Review: ★★★ Matthew Bourne’s Swan Lake, Sadler’s Wells

The impassioned story of Swan Lake,accompanied by Tchaikovsky’s flawless score, has become a festive classic on stages around the world. The classical ballet contains the infamous dual role of Odette/Odile, a challenge and highlight in the careers of female ballet dancers.It is not only a test of stamina and character performances, it is also technically extremely challenging: the famous 32 fouettés are part of ballet mythology,consisting of 32 sharp, whipped pirouettes which ideally stay in exactly the same spot on the stage.

Matthew Bourne’s re-imagining of Swan Lake is conceptually interesting, but doesn’t deliver anything near the majesty of the classical production, particularly when it comes to the technicality or vibrancy of the choreography. His recasting the famous female role and the equally famous female corps or chorus as male was certainly original, with the first performances in 1995, and it makes for striking stage imagery. Particularly good are the male pas de deux, involving the excellent Dominic North as The Prince and the dynamic Will Bozier as the Swan and the Stranger. These duets are muscular and energetic, combining the male dancers to carve out a dreamy sensuality in the Swan duet that contrasts with the raw eroticism of the tango-esque sequence with the whip-wielding, leather-trousered Stranger.

North is the absolute star of this ballet: the show only really seemed to start once he melted into a fluid and lyrical lament outside of a bar, which was at least twenty minutes after curtain up. North is a beautiful dancer, light, elegant and technically precise, a quality singularly lacking in the rest of this ballet. Quite where the blame should rest for this is unclear, and perhaps is best equally partitioned amongst the choreography and the training and rehearsal of the dancers. Either way, this production lacks sharpness and finish, the effect of which is messy and lazy. This is particularly prominent in the sections involving the male corps, which are incredibly heavy and dense, belying their supposed existence as graceful swans.It is difficult not to think of the corps of the classical ballet, who move with military precision, not a finger or a feather out of place or time.

The comparison is unfavourable for Bourne in other ways too, not least in terms of the narrative structure. In its classical iteration, the ballet follows the story of an unhappy Prince who chances upon a flock of swans whilst hunting. These swans are actually all women, who have been enchanted by the evil Rothbart, and who can only be saved by true love. The Prince swears his love to Odette, the white swan, but is fatefully led astray by Rothbart’s daughter, the black swan Odile, who causes him to revoke his promise to Odette with deeply tragic consequences.

In Bourne’s production, there is no Rothbart, which has the critical effect of leaving the swans as, well, just swans,which has unfortunate implications for the Prince and his proclivities, changing the narrative from enchanted love story to psycho-sexual horror show.

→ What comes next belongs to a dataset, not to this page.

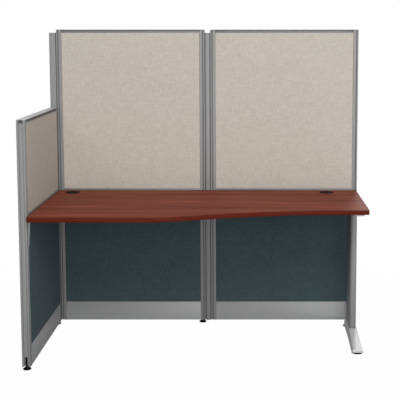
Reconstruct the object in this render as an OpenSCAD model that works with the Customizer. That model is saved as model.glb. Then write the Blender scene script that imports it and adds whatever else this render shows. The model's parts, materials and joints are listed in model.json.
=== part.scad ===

The Stranger, effectively the black swan and danced by the same dancer, is then just a sexy stranger, with a link to the Swan tenuously forged with some face paint.

It makes very little sense, and the production descends further into obscurity when the corps of Swans appear in the Prince’s bedroom, the main Swan birthed from the mattress of the double-bed like something from a Cronenberg film. The Swan and the Prince are then attacked by the hissing, stamping corps, who have taken it upon themselves to damn this narrative of swooning bestiality, murdering the culprits in a tussle of kicking and biting.

The deeply ungraceful choreography, and the bizarre sketched narrative sit bluntly against the exquisite music of Tchaikovsky, which seems as a beautiful bird trapped in fat hands, singing yet squashed. Bourne’s production could have benefitted from removing itself from the original altogether, especially the score which it cannot match in artistry or elegance.There were moments in which the hissing and stamping of the dancers seemed to form its own percussive score, something which perhaps would have been a more fitting accompaniment to this piece, expressive of the rawness and the masculinity Bourne achieves with his recasting.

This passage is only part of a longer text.